WORK TO BE COMPLETED:
Repeat the line that contains "floor_board();", the line that contains "bpy.context.scene.collection.objects.link(empty)", and all lines between them, exactly and with no other lines.

COLLECTED MATERIAL:
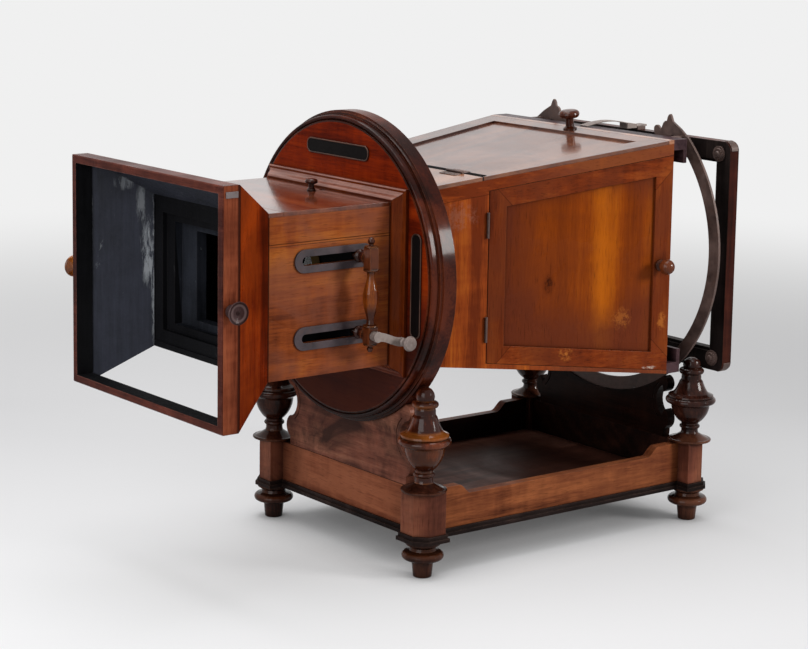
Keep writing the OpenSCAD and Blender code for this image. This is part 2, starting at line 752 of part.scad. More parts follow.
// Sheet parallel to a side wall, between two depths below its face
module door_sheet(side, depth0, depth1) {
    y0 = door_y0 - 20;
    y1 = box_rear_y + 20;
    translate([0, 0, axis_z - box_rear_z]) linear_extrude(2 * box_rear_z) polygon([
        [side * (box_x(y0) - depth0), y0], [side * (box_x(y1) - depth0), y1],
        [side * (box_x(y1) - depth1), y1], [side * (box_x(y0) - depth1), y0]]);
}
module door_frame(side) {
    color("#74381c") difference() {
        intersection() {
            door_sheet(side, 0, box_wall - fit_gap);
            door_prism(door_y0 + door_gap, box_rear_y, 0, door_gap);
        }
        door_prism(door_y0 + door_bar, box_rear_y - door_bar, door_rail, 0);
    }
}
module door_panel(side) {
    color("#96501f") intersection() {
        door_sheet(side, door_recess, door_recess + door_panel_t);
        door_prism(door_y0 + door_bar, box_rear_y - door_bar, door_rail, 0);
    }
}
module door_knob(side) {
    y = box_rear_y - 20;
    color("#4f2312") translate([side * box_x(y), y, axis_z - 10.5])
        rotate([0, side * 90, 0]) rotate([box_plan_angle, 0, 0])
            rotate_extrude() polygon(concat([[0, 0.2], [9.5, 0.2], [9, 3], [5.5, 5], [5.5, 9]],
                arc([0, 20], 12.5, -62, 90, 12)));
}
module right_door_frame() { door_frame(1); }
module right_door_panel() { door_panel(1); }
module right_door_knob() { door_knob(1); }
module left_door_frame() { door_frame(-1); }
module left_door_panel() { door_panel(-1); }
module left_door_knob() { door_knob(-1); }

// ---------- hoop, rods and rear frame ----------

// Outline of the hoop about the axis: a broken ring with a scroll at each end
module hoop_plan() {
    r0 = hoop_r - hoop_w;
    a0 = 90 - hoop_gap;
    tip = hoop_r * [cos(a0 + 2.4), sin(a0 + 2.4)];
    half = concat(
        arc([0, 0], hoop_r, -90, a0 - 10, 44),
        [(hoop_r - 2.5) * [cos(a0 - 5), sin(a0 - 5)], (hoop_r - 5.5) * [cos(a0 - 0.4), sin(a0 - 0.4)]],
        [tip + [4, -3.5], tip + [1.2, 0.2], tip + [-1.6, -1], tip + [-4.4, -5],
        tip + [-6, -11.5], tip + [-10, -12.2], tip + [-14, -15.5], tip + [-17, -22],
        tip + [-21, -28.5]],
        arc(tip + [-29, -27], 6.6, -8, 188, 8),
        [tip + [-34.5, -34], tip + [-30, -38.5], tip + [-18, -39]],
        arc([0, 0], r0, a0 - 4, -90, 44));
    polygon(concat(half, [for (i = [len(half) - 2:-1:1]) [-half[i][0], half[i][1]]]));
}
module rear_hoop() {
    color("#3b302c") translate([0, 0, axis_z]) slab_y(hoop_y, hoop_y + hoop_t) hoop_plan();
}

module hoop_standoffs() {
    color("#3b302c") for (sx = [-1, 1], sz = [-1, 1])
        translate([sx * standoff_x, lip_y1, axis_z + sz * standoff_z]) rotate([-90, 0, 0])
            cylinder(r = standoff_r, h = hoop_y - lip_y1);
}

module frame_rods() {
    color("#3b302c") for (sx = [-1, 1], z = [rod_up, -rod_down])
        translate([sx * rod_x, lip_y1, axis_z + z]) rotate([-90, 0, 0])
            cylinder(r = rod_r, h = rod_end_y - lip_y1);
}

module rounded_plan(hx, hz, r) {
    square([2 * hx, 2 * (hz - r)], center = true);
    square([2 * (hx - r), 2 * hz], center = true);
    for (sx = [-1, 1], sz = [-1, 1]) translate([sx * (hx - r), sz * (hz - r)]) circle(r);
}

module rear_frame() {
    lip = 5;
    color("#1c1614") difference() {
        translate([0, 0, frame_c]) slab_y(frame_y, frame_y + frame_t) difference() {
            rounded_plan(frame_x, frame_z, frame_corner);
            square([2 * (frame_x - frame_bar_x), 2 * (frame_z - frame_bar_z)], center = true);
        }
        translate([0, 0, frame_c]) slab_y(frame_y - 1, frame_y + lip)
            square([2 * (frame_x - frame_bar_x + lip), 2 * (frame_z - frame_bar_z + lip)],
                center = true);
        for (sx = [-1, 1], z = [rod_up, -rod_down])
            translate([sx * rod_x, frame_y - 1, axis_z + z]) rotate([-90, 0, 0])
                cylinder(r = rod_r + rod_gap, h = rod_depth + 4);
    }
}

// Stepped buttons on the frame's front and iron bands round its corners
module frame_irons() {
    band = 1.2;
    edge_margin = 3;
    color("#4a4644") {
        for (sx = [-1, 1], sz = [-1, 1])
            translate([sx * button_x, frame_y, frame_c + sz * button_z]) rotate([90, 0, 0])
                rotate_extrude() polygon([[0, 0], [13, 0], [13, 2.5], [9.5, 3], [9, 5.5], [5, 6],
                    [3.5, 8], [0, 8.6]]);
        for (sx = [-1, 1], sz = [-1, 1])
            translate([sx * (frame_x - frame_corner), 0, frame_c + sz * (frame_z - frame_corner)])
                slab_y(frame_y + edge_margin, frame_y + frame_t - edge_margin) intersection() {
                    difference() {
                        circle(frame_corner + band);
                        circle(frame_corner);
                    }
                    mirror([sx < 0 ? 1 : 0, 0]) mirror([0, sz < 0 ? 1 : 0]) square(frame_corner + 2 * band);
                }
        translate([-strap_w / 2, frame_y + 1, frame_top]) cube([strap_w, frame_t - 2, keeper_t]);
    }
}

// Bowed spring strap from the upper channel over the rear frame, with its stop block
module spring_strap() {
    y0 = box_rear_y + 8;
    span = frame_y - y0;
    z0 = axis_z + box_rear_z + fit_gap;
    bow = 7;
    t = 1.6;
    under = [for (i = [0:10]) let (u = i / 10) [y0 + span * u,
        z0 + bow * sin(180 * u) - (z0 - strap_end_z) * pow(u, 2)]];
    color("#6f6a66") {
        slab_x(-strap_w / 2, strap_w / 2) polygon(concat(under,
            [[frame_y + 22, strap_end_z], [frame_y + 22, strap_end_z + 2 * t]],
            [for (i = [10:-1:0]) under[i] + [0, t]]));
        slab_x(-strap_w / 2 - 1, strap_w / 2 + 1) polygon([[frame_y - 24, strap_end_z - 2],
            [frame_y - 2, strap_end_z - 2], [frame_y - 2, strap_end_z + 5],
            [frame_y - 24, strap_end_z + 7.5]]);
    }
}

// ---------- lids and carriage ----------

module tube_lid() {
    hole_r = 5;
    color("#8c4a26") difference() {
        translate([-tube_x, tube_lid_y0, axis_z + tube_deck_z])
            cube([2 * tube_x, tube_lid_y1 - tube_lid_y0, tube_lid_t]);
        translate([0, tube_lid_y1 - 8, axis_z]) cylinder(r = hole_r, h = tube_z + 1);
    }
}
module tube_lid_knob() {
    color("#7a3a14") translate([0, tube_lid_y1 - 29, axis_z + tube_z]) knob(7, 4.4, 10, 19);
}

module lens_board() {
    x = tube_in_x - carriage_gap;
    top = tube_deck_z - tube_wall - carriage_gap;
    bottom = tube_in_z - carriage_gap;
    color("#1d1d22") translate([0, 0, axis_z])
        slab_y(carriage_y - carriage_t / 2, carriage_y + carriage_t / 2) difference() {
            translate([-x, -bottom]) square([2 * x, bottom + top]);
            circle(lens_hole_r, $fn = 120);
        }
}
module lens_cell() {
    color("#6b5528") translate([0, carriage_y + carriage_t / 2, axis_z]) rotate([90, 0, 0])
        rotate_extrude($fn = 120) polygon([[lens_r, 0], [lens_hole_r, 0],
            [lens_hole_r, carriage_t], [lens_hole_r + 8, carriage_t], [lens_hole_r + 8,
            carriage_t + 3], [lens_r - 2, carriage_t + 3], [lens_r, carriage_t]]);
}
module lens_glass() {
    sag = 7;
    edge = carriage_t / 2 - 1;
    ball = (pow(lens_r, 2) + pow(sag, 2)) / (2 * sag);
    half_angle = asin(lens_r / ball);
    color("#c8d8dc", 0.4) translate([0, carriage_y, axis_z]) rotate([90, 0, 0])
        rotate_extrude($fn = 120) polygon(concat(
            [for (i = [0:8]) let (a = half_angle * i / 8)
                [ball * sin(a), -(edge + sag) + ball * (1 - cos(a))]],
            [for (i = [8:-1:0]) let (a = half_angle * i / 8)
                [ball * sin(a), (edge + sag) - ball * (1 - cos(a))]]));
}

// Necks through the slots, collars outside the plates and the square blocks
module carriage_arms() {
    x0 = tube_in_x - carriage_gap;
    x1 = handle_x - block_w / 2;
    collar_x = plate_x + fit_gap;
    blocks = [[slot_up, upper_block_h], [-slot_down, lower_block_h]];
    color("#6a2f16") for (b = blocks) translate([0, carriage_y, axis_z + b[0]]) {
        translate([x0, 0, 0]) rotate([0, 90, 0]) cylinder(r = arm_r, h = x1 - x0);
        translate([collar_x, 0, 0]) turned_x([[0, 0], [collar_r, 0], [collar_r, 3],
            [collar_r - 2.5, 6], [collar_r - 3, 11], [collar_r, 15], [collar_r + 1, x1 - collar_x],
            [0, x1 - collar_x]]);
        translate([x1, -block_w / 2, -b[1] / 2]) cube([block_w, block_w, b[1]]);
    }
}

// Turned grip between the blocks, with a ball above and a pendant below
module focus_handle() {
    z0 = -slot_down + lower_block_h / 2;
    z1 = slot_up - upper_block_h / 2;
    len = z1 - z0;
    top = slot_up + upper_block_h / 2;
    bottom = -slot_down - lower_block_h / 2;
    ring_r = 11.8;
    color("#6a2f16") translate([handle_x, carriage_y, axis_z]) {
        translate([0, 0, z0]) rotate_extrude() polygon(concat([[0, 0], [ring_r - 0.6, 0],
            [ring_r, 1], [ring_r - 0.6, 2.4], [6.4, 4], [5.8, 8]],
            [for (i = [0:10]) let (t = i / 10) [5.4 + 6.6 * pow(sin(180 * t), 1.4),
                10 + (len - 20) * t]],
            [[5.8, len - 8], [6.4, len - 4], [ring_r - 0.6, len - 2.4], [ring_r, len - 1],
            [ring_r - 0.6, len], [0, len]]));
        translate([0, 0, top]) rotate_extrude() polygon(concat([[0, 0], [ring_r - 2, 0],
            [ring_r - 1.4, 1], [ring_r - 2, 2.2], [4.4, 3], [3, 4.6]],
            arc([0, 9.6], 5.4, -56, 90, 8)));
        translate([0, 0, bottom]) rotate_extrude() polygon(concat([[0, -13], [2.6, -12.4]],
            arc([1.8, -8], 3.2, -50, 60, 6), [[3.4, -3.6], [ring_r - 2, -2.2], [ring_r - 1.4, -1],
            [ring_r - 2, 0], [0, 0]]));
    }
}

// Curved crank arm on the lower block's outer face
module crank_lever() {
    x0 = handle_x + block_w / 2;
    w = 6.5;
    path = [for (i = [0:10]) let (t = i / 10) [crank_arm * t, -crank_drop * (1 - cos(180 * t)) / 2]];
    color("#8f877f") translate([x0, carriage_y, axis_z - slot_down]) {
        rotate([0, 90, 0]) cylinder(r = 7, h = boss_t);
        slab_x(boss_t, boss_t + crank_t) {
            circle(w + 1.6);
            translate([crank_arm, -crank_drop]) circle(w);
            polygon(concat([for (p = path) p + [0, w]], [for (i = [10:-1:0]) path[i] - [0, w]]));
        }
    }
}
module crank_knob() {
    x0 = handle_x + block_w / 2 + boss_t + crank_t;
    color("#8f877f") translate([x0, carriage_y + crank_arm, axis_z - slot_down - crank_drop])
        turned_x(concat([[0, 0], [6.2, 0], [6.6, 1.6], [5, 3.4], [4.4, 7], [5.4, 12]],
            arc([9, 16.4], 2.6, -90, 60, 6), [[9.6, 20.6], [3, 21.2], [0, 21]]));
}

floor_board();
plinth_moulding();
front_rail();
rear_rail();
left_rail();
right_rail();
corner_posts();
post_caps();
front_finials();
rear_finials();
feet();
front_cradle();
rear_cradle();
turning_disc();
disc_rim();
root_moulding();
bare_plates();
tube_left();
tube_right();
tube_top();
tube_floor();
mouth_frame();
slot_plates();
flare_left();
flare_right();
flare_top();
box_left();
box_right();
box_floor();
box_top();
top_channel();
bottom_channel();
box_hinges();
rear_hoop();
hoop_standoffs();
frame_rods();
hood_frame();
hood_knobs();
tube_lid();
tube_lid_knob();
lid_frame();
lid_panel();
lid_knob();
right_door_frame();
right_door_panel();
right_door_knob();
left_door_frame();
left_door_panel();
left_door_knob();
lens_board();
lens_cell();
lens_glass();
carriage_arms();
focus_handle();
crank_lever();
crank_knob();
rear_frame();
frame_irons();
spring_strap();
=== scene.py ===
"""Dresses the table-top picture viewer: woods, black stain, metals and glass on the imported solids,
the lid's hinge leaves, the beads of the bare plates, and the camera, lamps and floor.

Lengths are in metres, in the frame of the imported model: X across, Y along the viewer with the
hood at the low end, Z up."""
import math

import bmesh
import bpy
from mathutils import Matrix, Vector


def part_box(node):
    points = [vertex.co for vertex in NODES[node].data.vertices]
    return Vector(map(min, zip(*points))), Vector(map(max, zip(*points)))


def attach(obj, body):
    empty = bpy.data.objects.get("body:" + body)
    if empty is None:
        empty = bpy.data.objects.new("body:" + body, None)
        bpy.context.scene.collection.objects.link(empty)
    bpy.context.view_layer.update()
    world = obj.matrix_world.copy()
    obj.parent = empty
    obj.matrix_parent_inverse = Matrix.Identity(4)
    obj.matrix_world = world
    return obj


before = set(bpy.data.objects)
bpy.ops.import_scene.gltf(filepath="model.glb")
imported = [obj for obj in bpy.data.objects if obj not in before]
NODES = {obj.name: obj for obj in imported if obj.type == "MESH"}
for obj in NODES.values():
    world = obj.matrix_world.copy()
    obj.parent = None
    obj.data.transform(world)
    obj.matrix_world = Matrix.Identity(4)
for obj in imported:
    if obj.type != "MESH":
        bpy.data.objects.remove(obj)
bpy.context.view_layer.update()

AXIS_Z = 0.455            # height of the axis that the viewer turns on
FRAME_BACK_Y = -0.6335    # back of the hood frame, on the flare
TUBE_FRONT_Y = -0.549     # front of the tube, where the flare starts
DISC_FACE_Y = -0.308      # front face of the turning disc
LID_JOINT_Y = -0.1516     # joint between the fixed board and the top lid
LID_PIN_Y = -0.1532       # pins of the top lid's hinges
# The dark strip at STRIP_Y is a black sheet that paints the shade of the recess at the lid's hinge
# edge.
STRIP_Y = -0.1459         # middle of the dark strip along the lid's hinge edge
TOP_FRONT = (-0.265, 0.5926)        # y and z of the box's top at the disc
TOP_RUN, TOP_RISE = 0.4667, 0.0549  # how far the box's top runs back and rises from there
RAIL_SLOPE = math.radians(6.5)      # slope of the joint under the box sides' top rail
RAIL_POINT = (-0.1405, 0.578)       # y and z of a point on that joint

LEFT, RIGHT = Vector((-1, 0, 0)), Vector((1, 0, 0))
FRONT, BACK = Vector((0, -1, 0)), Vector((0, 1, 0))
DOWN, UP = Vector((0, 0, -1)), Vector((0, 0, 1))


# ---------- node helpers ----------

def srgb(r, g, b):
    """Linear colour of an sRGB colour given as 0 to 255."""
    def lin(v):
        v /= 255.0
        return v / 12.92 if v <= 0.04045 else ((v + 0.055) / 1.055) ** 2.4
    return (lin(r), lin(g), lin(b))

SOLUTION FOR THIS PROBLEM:
floor_board();
plinth_moulding();
front_rail();
rear_rail();
left_rail();
right_rail();
corner_posts();
post_caps();
front_finials();
rear_finials();
feet();
front_cradle();
rear_cradle();
turning_disc();
disc_rim();
root_moulding();
bare_plates();
tube_left();
tube_right();
tube_top();
tube_floor();
mouth_frame();
slot_plates();
flare_left();
flare_right();
flare_top();
box_left();
box_right();
box_floor();
box_top();
top_channel();
bottom_channel();
box_hinges();
rear_hoop();
hoop_standoffs();
frame_rods();
hood_frame();
hood_knobs();
tube_lid();
tube_lid_knob();
lid_frame();
lid_panel();
lid_knob();
right_door_frame();
right_door_panel();
right_door_knob();
left_door_frame();
left_door_panel();
left_door_knob();
lens_board();
lens_cell();
lens_glass();
carriage_arms();
focus_handle();
crank_lever();
crank_knob();
rear_frame();
frame_irons();
spring_strap();
=== scene.py ===
"""Dresses the table-top picture viewer: woods, black stain, metals and glass on the imported solids,
the lid's hinge leaves, the beads of the bare plates, and the camera, lamps and floor.

Lengths are in metres, in the frame of the imported model: X across, Y along the viewer with the
hood at the low end, Z up."""
import math

import bmesh
import bpy
from mathutils import Matrix, Vector


def part_box(node):
    points = [vertex.co for vertex in NODES[node].data.vertices]
    return Vector(map(min, zip(*points))), Vector(map(max, zip(*points)))


def attach(obj, body):
    empty = bpy.data.objects.get("body:" + body)
    if empty is None:
        empty = bpy.data.objects.new("body:" + body, None)
        bpy.context.scene.collection.objects.link(empty)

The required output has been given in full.